— BEGIN LISTED ENTRIES —

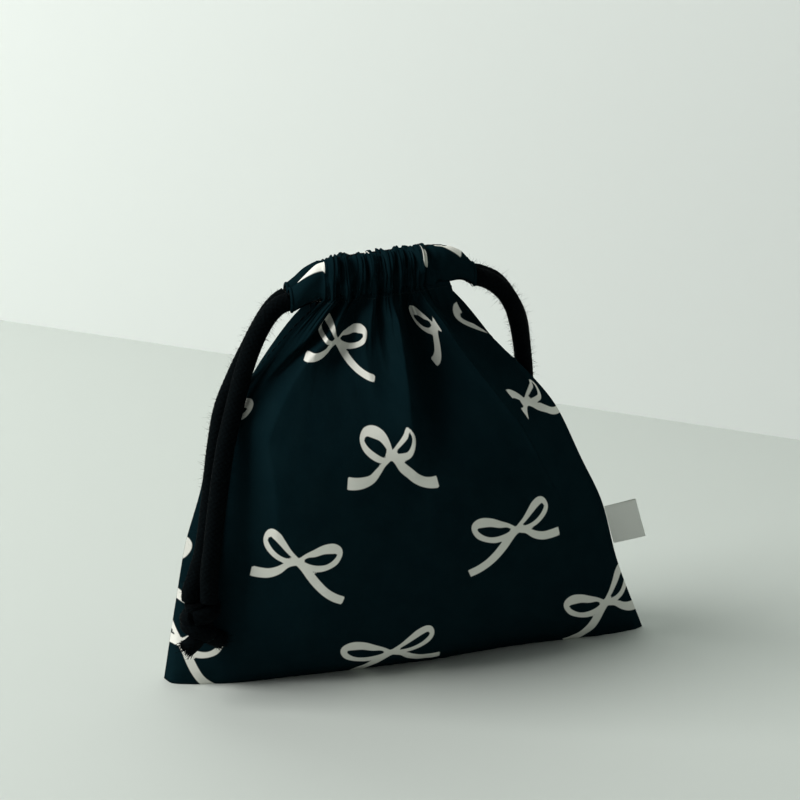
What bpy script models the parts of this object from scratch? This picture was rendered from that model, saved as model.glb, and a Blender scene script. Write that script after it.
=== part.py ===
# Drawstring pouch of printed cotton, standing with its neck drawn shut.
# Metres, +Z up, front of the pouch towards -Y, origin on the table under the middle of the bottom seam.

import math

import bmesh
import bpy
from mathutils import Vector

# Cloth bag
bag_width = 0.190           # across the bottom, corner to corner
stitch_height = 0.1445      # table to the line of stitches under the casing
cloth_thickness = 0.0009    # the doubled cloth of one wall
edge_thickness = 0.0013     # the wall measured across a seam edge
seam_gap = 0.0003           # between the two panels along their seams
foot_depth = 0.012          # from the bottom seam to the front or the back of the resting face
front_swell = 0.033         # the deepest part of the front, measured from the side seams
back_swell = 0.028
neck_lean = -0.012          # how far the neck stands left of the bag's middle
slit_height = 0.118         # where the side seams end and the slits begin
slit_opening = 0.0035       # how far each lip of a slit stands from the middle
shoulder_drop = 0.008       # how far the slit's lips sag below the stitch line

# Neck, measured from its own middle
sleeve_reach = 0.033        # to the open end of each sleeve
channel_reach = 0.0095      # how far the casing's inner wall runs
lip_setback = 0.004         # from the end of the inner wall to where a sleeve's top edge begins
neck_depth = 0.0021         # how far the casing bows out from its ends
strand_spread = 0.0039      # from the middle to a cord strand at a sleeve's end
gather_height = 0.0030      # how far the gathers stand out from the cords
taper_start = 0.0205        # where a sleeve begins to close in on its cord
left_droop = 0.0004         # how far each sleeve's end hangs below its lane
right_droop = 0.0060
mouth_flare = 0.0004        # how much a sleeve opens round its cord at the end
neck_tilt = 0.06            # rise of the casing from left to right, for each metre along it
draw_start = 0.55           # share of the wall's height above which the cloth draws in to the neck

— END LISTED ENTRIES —
— BEGIN LISTED ENTRIES —

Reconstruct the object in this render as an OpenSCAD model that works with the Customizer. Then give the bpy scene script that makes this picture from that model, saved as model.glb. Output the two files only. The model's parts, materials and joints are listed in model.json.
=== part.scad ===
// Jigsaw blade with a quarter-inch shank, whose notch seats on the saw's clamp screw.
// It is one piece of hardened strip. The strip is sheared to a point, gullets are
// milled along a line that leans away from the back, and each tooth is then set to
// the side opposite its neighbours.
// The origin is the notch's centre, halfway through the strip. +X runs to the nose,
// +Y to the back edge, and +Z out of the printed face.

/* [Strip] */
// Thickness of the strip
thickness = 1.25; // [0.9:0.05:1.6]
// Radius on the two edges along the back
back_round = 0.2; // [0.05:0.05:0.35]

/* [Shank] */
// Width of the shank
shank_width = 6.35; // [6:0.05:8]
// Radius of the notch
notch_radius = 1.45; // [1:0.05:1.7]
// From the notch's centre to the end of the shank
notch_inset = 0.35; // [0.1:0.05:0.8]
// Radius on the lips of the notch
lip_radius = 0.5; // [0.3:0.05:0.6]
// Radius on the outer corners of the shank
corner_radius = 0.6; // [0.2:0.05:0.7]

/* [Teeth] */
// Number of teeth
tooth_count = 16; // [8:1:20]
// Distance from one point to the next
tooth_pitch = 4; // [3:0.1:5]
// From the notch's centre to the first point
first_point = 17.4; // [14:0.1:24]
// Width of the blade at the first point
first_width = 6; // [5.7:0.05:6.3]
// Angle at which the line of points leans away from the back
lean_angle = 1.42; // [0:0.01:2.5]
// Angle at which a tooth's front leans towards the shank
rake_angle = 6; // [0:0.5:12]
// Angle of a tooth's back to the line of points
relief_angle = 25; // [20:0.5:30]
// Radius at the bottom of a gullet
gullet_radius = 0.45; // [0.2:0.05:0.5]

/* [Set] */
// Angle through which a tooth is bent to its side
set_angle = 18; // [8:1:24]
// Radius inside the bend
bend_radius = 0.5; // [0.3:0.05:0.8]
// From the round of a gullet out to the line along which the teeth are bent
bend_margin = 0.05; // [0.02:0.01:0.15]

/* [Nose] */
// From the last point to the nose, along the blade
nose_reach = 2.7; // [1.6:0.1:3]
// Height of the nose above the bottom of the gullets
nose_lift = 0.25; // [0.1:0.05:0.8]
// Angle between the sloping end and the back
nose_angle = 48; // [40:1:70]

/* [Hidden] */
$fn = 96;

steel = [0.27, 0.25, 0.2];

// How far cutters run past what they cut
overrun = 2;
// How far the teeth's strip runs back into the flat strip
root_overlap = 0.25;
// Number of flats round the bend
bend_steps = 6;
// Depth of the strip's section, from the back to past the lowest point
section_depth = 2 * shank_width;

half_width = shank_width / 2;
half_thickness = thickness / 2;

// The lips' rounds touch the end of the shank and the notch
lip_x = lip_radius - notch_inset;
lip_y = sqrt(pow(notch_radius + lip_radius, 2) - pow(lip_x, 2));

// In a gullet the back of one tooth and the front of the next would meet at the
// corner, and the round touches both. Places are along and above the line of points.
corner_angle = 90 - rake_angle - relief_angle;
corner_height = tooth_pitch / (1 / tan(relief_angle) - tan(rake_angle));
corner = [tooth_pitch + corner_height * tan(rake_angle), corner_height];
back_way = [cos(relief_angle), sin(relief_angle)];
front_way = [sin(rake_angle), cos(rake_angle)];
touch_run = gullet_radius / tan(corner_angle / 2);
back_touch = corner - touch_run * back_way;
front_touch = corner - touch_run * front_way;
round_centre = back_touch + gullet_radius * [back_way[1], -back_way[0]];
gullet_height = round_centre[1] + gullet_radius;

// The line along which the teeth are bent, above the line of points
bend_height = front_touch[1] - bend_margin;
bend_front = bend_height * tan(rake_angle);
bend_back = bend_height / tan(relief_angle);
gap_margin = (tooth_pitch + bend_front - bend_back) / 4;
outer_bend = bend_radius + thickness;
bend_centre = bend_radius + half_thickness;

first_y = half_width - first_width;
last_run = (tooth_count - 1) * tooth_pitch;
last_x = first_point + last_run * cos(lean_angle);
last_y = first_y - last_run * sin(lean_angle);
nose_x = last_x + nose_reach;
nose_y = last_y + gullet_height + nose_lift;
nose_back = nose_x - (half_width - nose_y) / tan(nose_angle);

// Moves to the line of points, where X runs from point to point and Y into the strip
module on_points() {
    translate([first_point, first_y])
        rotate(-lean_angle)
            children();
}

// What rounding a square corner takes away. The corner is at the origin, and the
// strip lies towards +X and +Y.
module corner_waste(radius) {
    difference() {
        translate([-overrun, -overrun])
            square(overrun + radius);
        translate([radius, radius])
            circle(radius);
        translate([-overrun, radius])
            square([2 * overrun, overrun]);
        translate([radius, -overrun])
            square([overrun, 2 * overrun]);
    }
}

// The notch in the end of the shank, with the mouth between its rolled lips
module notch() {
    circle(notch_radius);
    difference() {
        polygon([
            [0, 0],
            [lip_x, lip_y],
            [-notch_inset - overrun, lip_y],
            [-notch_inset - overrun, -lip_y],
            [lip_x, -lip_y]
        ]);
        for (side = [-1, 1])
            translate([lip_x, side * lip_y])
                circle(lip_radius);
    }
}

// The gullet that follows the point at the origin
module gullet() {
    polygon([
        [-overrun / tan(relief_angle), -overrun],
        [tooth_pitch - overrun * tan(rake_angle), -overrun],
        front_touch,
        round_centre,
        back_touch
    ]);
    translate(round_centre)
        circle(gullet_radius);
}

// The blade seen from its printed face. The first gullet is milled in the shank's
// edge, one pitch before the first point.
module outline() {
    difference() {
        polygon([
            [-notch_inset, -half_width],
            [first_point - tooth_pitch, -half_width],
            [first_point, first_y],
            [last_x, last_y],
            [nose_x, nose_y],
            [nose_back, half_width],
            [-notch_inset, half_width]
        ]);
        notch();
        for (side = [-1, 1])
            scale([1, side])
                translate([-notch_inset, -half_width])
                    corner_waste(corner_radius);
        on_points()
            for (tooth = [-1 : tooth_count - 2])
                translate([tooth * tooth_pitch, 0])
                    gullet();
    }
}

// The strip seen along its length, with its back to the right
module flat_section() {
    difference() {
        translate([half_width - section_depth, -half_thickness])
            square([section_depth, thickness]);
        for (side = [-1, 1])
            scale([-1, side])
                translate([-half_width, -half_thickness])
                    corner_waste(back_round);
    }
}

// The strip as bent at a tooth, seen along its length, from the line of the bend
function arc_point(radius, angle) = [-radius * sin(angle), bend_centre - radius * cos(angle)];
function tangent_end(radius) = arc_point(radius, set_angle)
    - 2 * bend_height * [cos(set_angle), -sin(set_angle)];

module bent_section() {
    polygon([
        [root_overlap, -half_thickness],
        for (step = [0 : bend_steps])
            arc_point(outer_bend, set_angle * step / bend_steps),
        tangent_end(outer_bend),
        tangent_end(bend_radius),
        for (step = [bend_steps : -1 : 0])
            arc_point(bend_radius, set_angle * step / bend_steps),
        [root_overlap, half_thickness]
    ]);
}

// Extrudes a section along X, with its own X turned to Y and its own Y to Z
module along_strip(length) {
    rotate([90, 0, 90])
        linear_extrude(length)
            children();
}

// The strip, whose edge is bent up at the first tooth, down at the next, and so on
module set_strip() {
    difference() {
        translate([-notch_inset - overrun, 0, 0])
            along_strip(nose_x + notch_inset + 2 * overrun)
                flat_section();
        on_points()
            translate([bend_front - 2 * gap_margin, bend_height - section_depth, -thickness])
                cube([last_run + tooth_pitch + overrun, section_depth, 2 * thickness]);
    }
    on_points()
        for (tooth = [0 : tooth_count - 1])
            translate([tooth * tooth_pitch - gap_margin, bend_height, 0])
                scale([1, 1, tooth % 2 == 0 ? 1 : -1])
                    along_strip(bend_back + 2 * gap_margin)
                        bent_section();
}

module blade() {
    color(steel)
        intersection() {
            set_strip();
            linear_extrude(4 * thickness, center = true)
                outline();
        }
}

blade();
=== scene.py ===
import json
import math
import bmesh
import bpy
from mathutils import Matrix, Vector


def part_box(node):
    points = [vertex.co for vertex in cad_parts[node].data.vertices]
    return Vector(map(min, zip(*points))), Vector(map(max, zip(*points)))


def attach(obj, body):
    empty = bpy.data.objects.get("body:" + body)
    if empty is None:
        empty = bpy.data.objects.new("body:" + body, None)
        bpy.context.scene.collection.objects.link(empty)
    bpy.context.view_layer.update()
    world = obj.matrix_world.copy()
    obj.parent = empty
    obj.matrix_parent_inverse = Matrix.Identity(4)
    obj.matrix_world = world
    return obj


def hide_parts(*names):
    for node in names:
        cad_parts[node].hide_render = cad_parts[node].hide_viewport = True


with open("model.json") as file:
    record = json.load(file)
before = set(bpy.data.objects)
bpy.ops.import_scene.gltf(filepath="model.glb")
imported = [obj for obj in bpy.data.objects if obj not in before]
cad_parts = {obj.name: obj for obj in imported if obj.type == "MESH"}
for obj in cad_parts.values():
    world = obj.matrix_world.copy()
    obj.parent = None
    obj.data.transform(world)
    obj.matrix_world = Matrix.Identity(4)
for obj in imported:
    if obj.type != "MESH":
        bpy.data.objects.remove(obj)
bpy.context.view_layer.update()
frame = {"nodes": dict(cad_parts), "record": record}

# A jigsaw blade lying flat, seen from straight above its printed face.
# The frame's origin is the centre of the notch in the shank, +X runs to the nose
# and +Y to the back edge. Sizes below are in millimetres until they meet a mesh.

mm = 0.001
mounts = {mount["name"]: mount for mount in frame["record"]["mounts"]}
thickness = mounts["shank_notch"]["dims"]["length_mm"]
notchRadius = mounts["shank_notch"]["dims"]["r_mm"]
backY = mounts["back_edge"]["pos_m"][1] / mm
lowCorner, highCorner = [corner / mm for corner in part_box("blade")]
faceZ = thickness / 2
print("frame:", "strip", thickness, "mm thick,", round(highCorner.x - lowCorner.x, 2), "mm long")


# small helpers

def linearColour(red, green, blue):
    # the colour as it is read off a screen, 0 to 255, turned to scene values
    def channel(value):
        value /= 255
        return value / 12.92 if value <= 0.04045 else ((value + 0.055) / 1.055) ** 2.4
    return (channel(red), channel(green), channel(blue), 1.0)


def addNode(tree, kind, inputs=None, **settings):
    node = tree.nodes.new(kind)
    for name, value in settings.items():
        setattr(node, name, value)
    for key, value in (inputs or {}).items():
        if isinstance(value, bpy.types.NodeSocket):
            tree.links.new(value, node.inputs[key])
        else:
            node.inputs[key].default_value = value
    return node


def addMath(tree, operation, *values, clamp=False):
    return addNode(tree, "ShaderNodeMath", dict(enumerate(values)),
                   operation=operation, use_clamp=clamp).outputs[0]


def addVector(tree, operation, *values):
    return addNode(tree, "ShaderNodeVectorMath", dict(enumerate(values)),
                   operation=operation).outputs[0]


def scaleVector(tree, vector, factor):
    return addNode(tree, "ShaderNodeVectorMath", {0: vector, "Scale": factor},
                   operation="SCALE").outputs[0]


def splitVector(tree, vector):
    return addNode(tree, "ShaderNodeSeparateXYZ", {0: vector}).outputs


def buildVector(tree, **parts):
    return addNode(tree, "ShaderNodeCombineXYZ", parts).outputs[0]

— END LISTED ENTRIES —
— BEGIN LISTED ENTRIES —

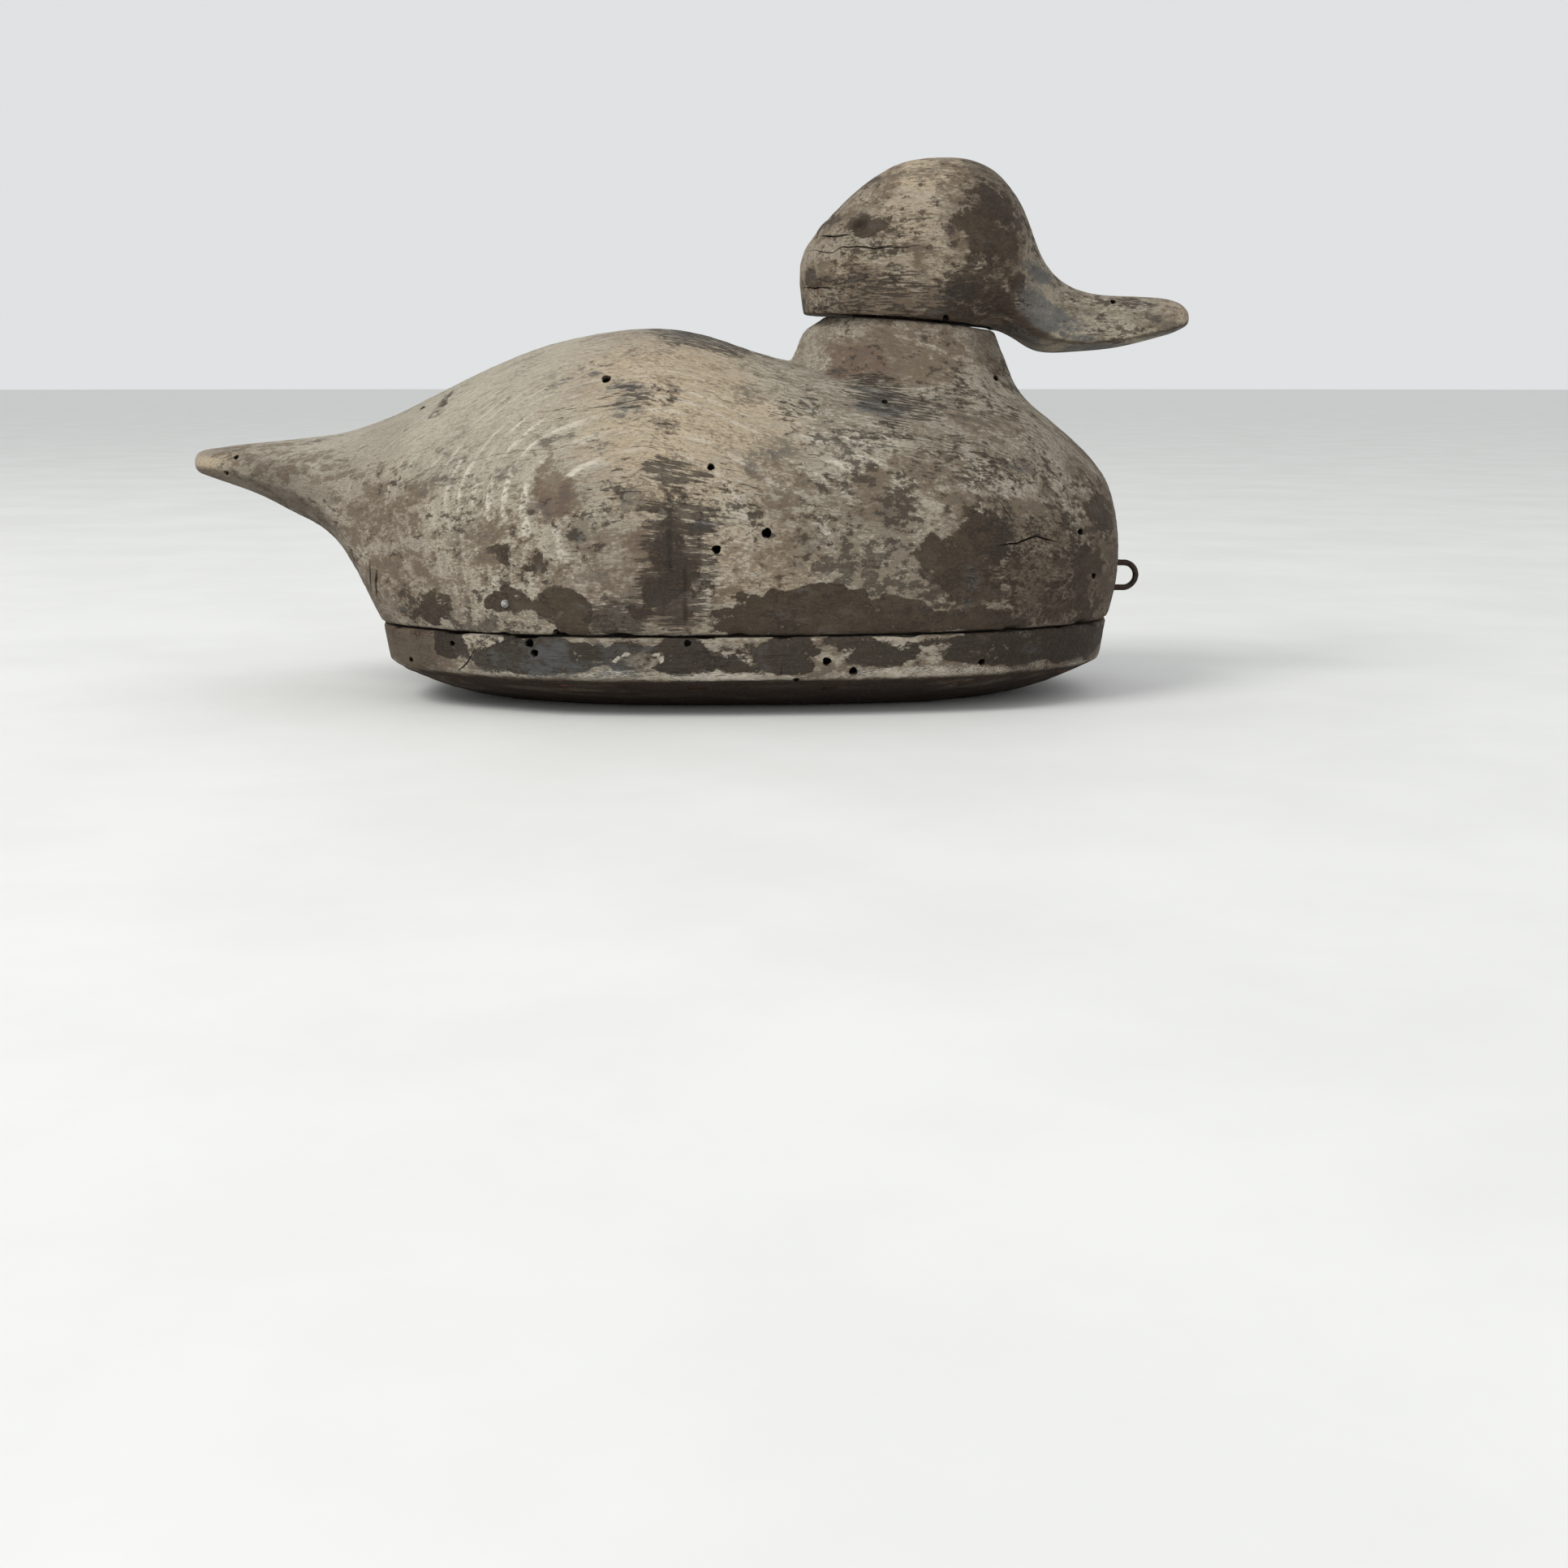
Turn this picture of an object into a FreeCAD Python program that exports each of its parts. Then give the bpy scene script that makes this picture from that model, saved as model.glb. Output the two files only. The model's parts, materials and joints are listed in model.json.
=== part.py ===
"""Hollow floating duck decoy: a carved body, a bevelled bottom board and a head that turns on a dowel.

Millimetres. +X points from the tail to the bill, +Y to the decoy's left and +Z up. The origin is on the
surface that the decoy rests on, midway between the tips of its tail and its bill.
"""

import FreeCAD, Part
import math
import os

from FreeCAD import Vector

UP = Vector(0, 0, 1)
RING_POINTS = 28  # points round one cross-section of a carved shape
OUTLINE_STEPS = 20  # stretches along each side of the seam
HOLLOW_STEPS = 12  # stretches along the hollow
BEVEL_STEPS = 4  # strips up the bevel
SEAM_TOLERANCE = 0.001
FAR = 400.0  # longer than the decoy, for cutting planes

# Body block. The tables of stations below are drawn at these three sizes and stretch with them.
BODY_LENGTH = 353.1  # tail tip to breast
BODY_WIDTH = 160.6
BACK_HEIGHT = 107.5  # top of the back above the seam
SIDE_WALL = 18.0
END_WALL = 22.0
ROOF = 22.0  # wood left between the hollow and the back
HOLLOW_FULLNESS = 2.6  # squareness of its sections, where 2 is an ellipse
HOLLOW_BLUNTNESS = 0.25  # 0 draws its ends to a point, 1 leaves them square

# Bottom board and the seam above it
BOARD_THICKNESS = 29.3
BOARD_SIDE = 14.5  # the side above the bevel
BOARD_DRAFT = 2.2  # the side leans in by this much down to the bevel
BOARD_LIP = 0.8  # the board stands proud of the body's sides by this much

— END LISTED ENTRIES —

DIRECTION —
Only the lines from the one containing "next, and so on" through the one containing "obj.parent = None" are to be extracted, exactly as they appear, with both ends included.

REPLY TO THE EXERCISE —
// The strip, whose edge is bent up at the first tooth, down at the next, and so on
module set_strip() {
    difference() {
        translate([-notch_inset - overrun, 0, 0])
            along_strip(nose_x + notch_inset + 2 * overrun)
                flat_section();
        on_points()
            translate([bend_front - 2 * gap_margin, bend_height - section_depth, -thickness])
                cube([last_run + tooth_pitch + overrun, section_depth, 2 * thickness]);
    }
    on_points()
        for (tooth = [0 : tooth_count - 1])
            translate([tooth * tooth_pitch - gap_margin, bend_height, 0])
                scale([1, 1, tooth % 2 == 0 ? 1 : -1])
                    along_strip(bend_back + 2 * gap_margin)
                        bent_section();
}

module blade() {
    color(steel)
        intersection() {
            set_strip();
            linear_extrude(4 * thickness, center = true)
                outline();
        }
}

blade();
=== scene.py ===
import json
import math
import bmesh
import bpy
from mathutils import Matrix, Vector


def part_box(node):
    points = [vertex.co for vertex in cad_parts[node].data.vertices]
    return Vector(map(min, zip(*points))), Vector(map(max, zip(*points)))


def attach(obj, body):
    empty = bpy.data.objects.get("body:" + body)
    if empty is None:
        empty = bpy.data.objects.new("body:" + body, None)
        bpy.context.scene.collection.objects.link(empty)
    bpy.context.view_layer.update()
    world = obj.matrix_world.copy()
    obj.parent = empty
    obj.matrix_parent_inverse = Matrix.Identity(4)
    obj.matrix_world = world
    return obj


def hide_parts(*names):
    for node in names:
        cad_parts[node].hide_render = cad_parts[node].hide_viewport = True


with open("model.json") as file:
    record = json.load(file)
before = set(bpy.data.objects)
bpy.ops.import_scene.gltf(filepath="model.glb")
imported = [obj for obj in bpy.data.objects if obj not in before]
cad_parts = {obj.name: obj for obj in imported if obj.type == "MESH"}
for obj in cad_parts.values():
    world = obj.matrix_world.copy()
    obj.parent = None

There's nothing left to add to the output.